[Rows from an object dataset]

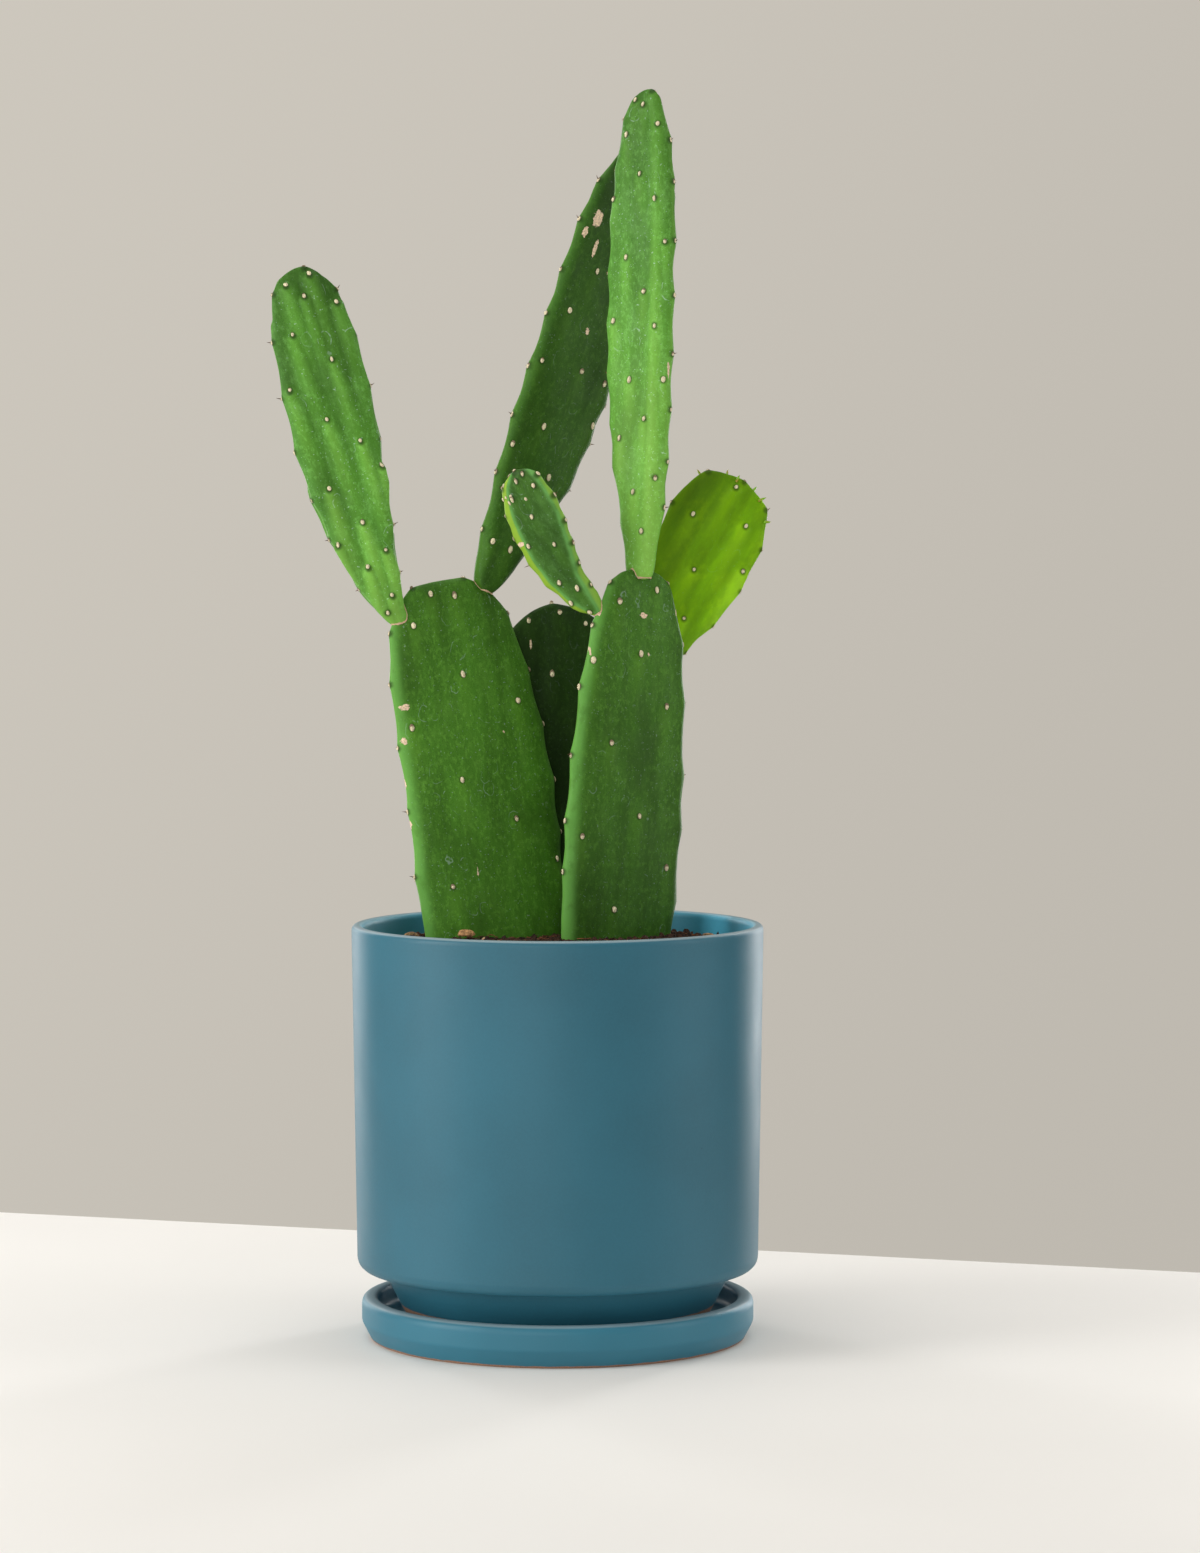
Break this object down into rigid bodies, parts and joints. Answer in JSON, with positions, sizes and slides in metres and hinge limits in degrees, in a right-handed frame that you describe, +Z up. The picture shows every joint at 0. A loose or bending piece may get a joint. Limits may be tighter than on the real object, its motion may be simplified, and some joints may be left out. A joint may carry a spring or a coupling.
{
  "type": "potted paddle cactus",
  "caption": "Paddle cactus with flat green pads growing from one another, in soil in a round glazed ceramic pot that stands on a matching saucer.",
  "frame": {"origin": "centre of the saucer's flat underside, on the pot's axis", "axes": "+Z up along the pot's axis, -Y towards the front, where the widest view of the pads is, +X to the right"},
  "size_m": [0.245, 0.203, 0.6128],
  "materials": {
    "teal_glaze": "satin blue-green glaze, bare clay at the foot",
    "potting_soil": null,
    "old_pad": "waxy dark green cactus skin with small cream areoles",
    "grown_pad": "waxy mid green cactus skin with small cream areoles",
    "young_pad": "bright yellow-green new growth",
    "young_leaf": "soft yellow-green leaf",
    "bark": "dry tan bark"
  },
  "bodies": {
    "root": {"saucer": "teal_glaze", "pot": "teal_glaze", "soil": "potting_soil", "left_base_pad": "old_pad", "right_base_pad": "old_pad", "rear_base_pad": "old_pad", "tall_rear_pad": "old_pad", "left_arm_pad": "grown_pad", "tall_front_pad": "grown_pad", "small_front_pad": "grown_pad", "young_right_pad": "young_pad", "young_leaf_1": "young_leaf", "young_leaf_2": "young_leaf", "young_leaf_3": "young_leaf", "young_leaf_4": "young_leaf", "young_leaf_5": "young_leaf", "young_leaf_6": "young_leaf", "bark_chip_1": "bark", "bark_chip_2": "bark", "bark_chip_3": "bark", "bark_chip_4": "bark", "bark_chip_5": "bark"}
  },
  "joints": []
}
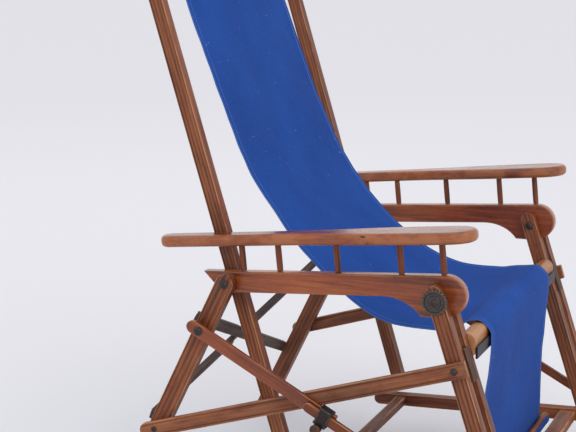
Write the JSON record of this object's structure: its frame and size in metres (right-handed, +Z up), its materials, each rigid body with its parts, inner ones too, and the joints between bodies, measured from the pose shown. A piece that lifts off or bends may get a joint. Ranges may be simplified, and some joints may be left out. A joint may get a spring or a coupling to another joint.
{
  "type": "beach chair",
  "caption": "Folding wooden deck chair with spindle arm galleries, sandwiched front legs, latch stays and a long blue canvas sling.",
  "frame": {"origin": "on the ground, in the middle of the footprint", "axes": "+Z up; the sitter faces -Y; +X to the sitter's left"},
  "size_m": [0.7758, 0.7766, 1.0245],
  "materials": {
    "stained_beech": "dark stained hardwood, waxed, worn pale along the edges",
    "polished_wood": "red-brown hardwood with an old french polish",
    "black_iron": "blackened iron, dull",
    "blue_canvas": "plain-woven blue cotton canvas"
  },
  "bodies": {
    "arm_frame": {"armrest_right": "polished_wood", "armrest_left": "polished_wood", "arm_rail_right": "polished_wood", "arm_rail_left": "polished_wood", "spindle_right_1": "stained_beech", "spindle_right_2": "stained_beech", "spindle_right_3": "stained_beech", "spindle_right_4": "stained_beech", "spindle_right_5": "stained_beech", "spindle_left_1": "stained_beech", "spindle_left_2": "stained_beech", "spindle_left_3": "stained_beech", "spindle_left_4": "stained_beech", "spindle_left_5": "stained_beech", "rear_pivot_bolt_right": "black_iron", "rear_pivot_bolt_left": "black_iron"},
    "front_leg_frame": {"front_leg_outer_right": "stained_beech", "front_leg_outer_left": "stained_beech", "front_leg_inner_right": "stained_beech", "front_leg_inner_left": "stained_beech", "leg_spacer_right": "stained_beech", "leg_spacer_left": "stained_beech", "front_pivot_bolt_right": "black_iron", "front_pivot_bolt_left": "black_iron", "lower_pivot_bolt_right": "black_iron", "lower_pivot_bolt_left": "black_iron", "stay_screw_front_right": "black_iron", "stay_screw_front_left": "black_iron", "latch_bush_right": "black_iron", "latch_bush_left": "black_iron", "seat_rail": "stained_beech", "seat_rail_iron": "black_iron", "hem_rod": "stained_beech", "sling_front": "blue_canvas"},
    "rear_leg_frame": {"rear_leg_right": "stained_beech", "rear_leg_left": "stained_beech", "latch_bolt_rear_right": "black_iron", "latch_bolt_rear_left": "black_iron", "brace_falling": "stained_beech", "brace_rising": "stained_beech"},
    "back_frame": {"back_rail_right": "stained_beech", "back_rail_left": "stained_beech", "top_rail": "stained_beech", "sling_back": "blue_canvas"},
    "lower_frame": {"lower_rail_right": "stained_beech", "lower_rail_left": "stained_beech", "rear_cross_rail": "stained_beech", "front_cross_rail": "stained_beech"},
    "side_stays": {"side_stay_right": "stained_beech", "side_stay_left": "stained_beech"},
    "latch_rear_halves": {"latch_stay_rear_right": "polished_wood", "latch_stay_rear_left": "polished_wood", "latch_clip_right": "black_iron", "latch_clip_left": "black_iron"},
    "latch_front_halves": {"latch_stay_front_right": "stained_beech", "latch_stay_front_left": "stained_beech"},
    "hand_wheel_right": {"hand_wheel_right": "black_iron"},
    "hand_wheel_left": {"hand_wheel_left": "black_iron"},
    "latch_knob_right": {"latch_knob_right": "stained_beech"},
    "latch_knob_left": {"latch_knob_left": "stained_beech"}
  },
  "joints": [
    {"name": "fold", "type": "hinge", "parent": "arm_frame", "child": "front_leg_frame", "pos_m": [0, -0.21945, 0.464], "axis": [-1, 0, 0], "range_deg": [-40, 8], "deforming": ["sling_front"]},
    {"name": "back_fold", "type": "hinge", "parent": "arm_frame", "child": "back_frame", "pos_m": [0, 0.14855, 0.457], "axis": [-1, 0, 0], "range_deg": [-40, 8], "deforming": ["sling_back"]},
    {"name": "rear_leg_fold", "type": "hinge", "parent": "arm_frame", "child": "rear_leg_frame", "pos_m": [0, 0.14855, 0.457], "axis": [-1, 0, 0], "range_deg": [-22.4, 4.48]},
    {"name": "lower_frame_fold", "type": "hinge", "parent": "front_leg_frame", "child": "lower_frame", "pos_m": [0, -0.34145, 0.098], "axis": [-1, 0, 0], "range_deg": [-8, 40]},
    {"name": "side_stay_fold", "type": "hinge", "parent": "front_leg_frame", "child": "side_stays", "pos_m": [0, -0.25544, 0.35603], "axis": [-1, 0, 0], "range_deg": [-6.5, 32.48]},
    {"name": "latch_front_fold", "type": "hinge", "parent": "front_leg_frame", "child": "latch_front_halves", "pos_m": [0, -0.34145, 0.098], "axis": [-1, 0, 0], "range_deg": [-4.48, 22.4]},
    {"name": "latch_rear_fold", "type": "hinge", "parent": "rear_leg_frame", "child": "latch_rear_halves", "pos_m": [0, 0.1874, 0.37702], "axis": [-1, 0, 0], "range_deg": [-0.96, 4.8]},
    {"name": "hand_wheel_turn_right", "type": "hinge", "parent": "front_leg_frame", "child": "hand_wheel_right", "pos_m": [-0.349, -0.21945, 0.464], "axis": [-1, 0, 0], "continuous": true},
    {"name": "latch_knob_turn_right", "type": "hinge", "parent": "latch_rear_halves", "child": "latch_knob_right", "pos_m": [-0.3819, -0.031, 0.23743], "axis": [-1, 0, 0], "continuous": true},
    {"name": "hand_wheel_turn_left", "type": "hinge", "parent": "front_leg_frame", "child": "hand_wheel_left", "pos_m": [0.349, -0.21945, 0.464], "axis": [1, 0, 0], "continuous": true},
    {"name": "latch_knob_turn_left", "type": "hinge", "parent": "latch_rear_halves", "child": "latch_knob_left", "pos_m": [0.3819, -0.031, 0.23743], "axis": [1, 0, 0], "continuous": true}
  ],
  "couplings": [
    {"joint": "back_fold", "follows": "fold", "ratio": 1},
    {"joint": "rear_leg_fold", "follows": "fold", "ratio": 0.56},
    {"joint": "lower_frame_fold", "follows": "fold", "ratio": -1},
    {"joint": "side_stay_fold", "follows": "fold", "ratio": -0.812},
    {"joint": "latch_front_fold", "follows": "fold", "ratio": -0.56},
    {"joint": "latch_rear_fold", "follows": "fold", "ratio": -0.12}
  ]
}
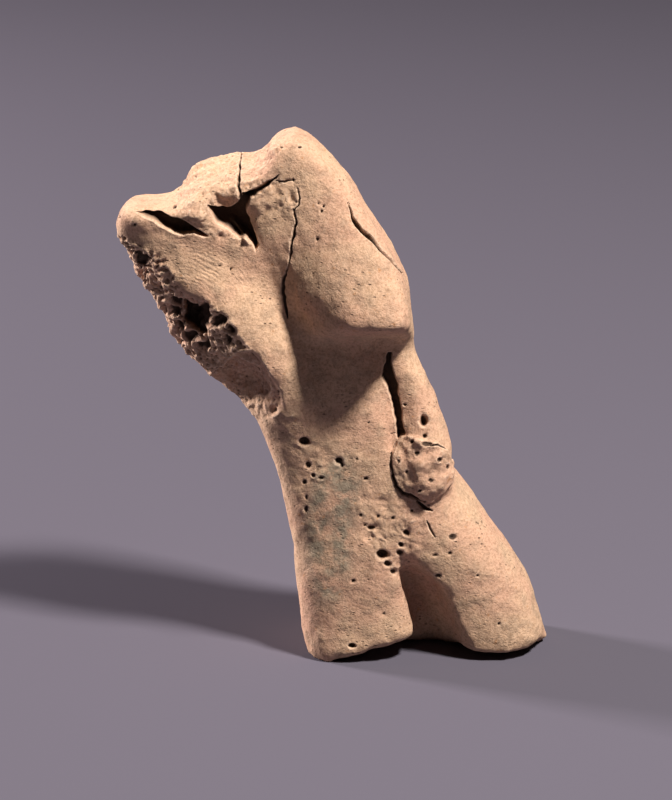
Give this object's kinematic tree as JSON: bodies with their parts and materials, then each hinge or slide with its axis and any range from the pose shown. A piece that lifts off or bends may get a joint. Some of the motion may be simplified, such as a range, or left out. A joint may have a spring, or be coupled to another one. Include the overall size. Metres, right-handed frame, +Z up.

Your instructions - Pull out all lines containing "rigid".

The solution -
Break this object down into rigid bodies, parts and joints. Answer in JSON, with positions, sizes and slides in metres and hinge limits in degrees, in a right-handed frame that you describe, +Z up. The picture shows every joint at 0. A loose or bending piece may get a joint. Limits may be tighter than on the real object, its motion may be simplified, and some joints may be left out. A joint may carry a spring or a coupling.
Write the JSON record of this object's structure: its frame and size in metres (right-handed, +Z up), its materials, each rigid body with its parts, inner ones too, and the joints between bodies, measured from the pose shown. A piece that lifts off or bends may get a joint. Ranges may be simplified, and some joints may be left out. A joint may get a spring or a coupling to another joint.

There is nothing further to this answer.